Tant aux États-Unis qu'en Europe, l'inflation a chuté de manière significative en 2023, les prix élevés de l'énergie de 2022 ayant progressivement disparu de la base de comparaison de l'inflation en rythme annuel en 2023 (effets de base). L'inflation de base sous-jacente (hors énergie et alimentation) a également contribué à la trajectoire désinflationniste vers la fin de 2023. En moyenne, l'inflation globale en 2023 était encore de 4,1% et 5,5% aux États-Unis et dans la zone euro, respectivement, contre 8,0% et 8,4% en 2022. Cette désinflation en pilotage automatique s’éteint progressivement. Mais le recul de l'inflation mondiale et l'essoufflement des impulsions inflationnistes ont entraîné le changement de politique monétaire attendu. Les banques centrales ont cessé de relever leurs taux directeurs. Le taux directeur de la Fed a atteint en juillet la fourchette de 5,25% à 5,50%, avant que la BCE ne relève une dernière fois son taux de dépôt à 4% en septembre.

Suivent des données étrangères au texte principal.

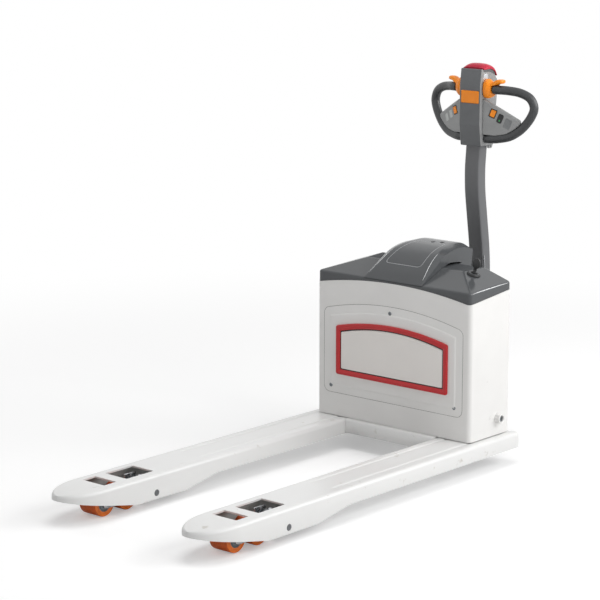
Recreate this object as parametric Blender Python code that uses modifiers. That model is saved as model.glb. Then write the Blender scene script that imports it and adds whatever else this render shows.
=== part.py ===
"""Compact electric pallet truck, modelled as the separate pieces it is assembled from.

Truck coordinates: X runs across the truck, with "right" at +X and "left" at -X, Y is measured
from the front face of the battery box, with the forks pointing to -Y and the tiller at +Y, and
Z is the height over the floor. All pieces hang on one datum empty, which puts the middle of the
truck's length at Y = 0. Sizes are in metres, the truck stands lowered with its tiller upright.
"""

import math

import bmesh
import bpy
from mathutils import Vector

# ---- Clearances -------------------------------------------------------------------------------
SEAT_GAP = 0.0003           # left between pieces that touch
RUNNING_GAP = 0.0005        # around controls that slide or rock in a pocket

# ---- Forks ------------------------------------------------------------------------------------
OVERALL_WIDTH = 0.685
FORK_WIDTH = 0.160
FORK_REACH = 1.220          # from the battery box to the fork tips
FORK_TOP = 0.100            # lowered height of the load surface
FORK_PLATE = 0.005
FORK_EDGE_RADIUS = 0.012
ROOT_BOTTOM = 0.050
SKID_BOTTOM = 0.0245
NOSE_BOTTOM = 0.076
NOSE_DROP = 0.007
NOSE_LENGTH = 0.140
NOSE_END_SHARE = 0.985      # the nose's ellipse stops here in a narrow blunt face
SKID_FRONT_FROM_TIP = 0.250
SKID_REAR_FROM_TIP = 0.463
ROOT_FROM_TIP = 0.600
BASE_OVERHANG = 0.0098      # how far the fork frame reaches behind the battery box
RIB_OFFSET = 0.043
RIB_HALF_WIDTH = 0.008
RIB_DEPTH = 0.0022
RIB_START_FROM_TIP = 0.565
RIB_RAMP = 0.020
WINDOW_WIDTH = 0.092
FRONT_WINDOW_FROM_TIP = (0.1495, 0.2006)
REAR_WINDOW_FROM_TIP = (0.242, 0.355)
CROSS_FRONT = -0.014        # front face of the member between the forks
CROSS_PLATE = 0.005
HEEL_STEP = 0.0005          # the forks lie this much lower under the battery box
HEEL_RAMP = 0.003

BOX_DEPTH = 0.2126
BASE_REAR = BOX_DEPTH + BASE_OVERHANG
FORK_CENTRE = OVERALL_WIDTH / 2 - FORK_WIDTH / 2
FORK_INNER = OVERALL_WIDTH / 2 - FORK_WIDTH
TIP_Y = -FORK_REACH

# ---- Load rollers and their arms --------------------------------------------------------------
ARM_PIN_FROM_TIP = 0.3335
ARM_PIN_Z = 0.0436
ARM_PIN_RADIUS = 0.010
ARM_LENGTH = 0.1235         # arm pin to bogie pin
ARM_HUB_RADIUS = 0.0165
ARM_PLATE = 0.006
ROLLER_RADIUS = 0.040
ROLLER_HALF_WIDTH = 0.035
ROLLER_CORE_RADIUS = 0.025
ROLLER_SPACING = 0.095
BOGIE_PLATE = 0.006
BOGIE_PIN_RADIUS = 0.006
AXLE_RADIUS = 0.006
SIDE_CLEARANCE = 0.0025     # between roller, bogie plate and arm plate
LUG_RADIUS = 0.032          # arm pin to push-rod pin
LIFT = 0.105

ARM_PIN_Y = TIP_Y + ARM_PIN_FROM_TIP
BOGIE_Z = ROLLER_RADIUS
BOGIE_Y = ARM_PIN_Y - math.sqrt(ARM_LENGTH ** 2 - (ARM_PIN_Z - BOGIE_Z) ** 2)
BOGIE_PLATE_INNER = ROLLER_HALF_WIDTH + SIDE_CLEARANCE
ARM_PLATE_INNER = BOGIE_PLATE_INNER + BOGIE_PLATE + SIDE_CLEARANCE
ARM_HALF_WIDTH = ARM_PLATE_INNER + ARM_PLATE
ARM_DROOP = math.asin((ARM_PIN_Z - BOGIE_Z) / ARM_LENGTH)
ARM_SWING = math.asin((LIFT + ARM_PIN_Z - BOGIE_Z) / ARM_LENGTH) - ARM_DROOP

# ---- Lift linkage -----------------------------------------------------------------------------
SHAFT_FROM_BACK = 0.0651    # shaft to the battery box's rear wall
SHAFT_Y = BOX_DEPTH - SHAFT_FROM_BACK
SHAFT_Z = 0.155
SHAFT_RADIUS = 0.016
SHAFT_END_RADIUS = 0.010
CRANK_RADIUS = 0.075        # rocker shaft to push-rod pin
LEVER_X = 0.125             # middle of the rocker levers
LEVER_THICKNESS = 0.010
LEVER_ROOT_RADIUS = 0.024
LEVER_TIP_RADIUS = 0.018
LEVER_PIN_RADIUS = 0.008
LEVER_PIN_PLAY = 0.0013
ROD_RADIUS = 0.008
ROD_PIN_RADIUS = 0.005
EYE_RADIUS = 0.010
EYE_THICKNESS = 0.010
EYE_PLAY = 0.0006
CLEVIS_PLATE = 0.005
CLEVIS_GAP = 0.0015
BUSH_RADIUS = 0.016
BUSH_STAND = 0.018          # how far the bush stands out of the battery box

ROD_STROKE = 2 * LUG_RADIUS * math.sin(ARM_SWING / 2)
CRANK_HALF_SWING = math.asin(ROD_STROKE / 2 / CRANK_RADIUS)
LEVER_REACH = LIFT / 2 / math.tan(CRANK_HALF_SWING)
LEVER_LONG = math.hypot(LEVER_REACH, LIFT / 2)

# ---- Battery box ------------------------------------------------------------------------------
BOX_LEDGE = 0.0302          # fork frame showing beside the battery box
BOX_HALF_WIDTH = OVERALL_WIDTH / 2 - BOX_LEDGE
BOX_WALL = 0.004
BOX_CORNER_RADIUS = 0.015
BOX_FRONT_CORNER_TOP = 0.541
BOX_FRONT_MIDDLE_TOP = 0.569
BOX_REAR_TOP = 0.563

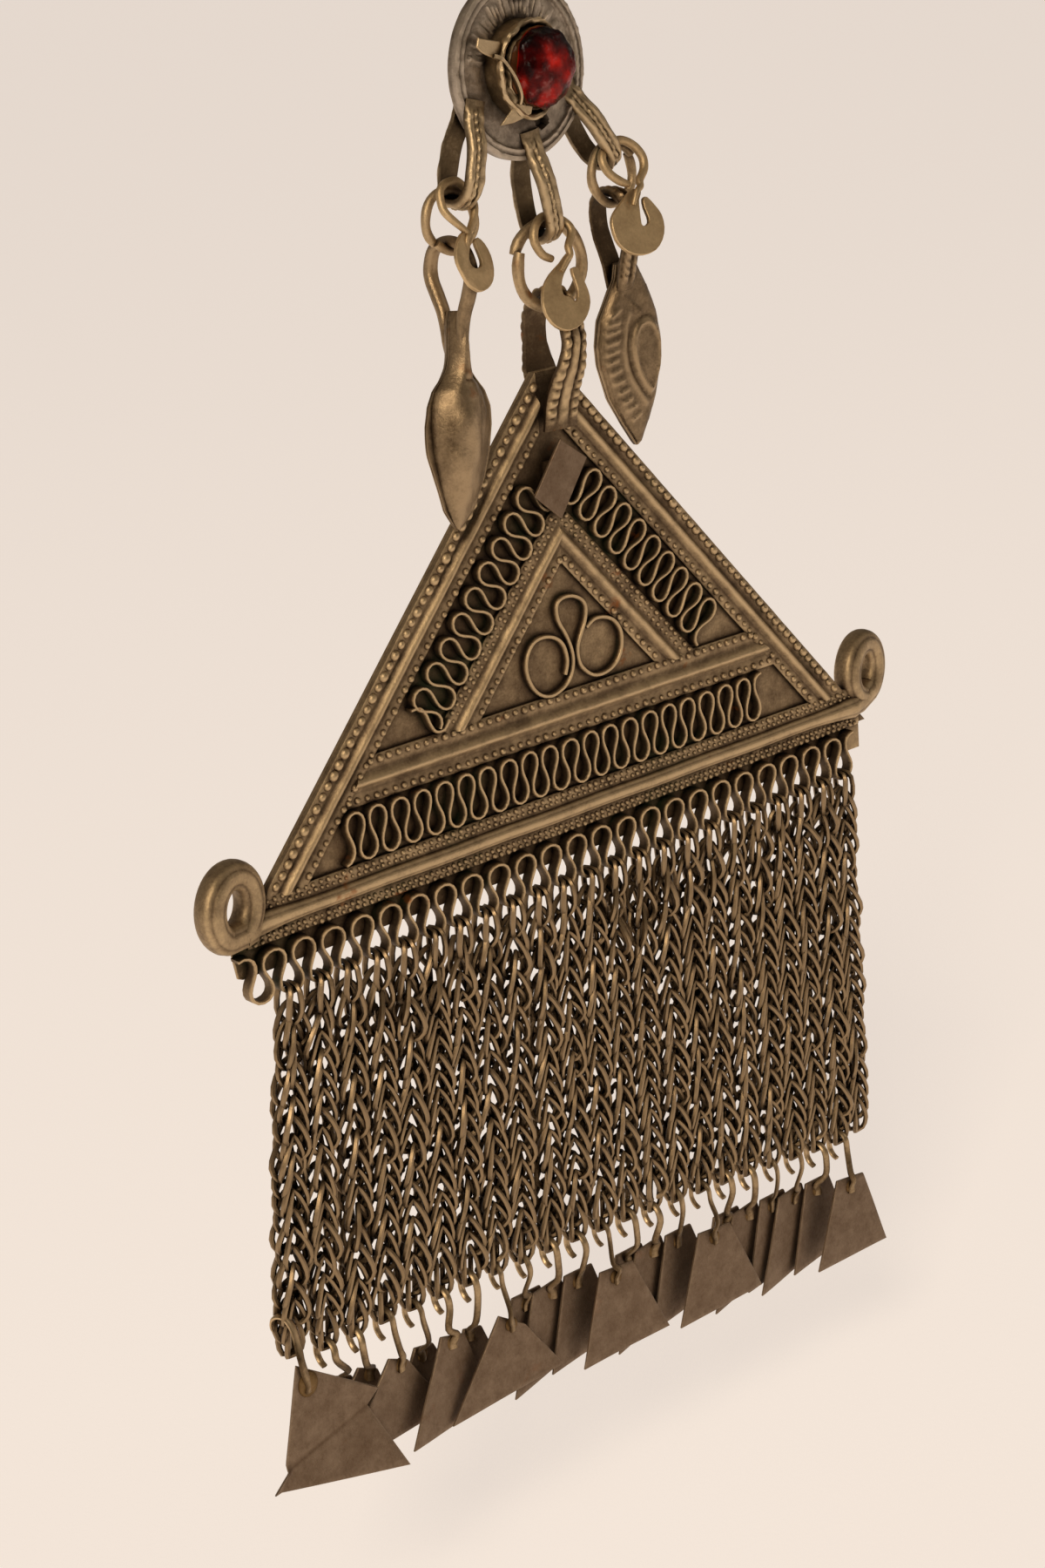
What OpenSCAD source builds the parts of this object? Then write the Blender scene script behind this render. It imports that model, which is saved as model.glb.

L'économie belge a bien résisté
L'économie belge, contrairement à l’économie européenne, a fait preuve d'une grande résilience en 2023 et a bien digéré la crise énergétique de l'année précédente. La croissance trimestrielle s’est ressaisie au début de 2023 et est restée relativement robuste tout au long de l'année. Dans l'ensemble, une croissance annuelle honorable de 1,5% a encore été enregistrée en 2023, contre 3,0% en 2022. Celle-ci est attribuable tant à la consommation privée, soutenue par l'indexation automatique des salaires et un marché du travail robuste, qu’aux investissements des entreprises, tandis que les exportations nettes ont pesé sur la croissance. Fait remarquable, la Belgique est l'un des rares pays de l'UE à ne pas avoir enregistré un seul chiffre de croissance trimestrielle négatif depuis le début de l'année 2022. Dans une perspective un peu plus longue, l'activité économique en Belgique à la fin de 2023 était supérieure de 5,5% à son niveau d'avant la pandémie (fin 2019), contre 3,0% dans la zone euro.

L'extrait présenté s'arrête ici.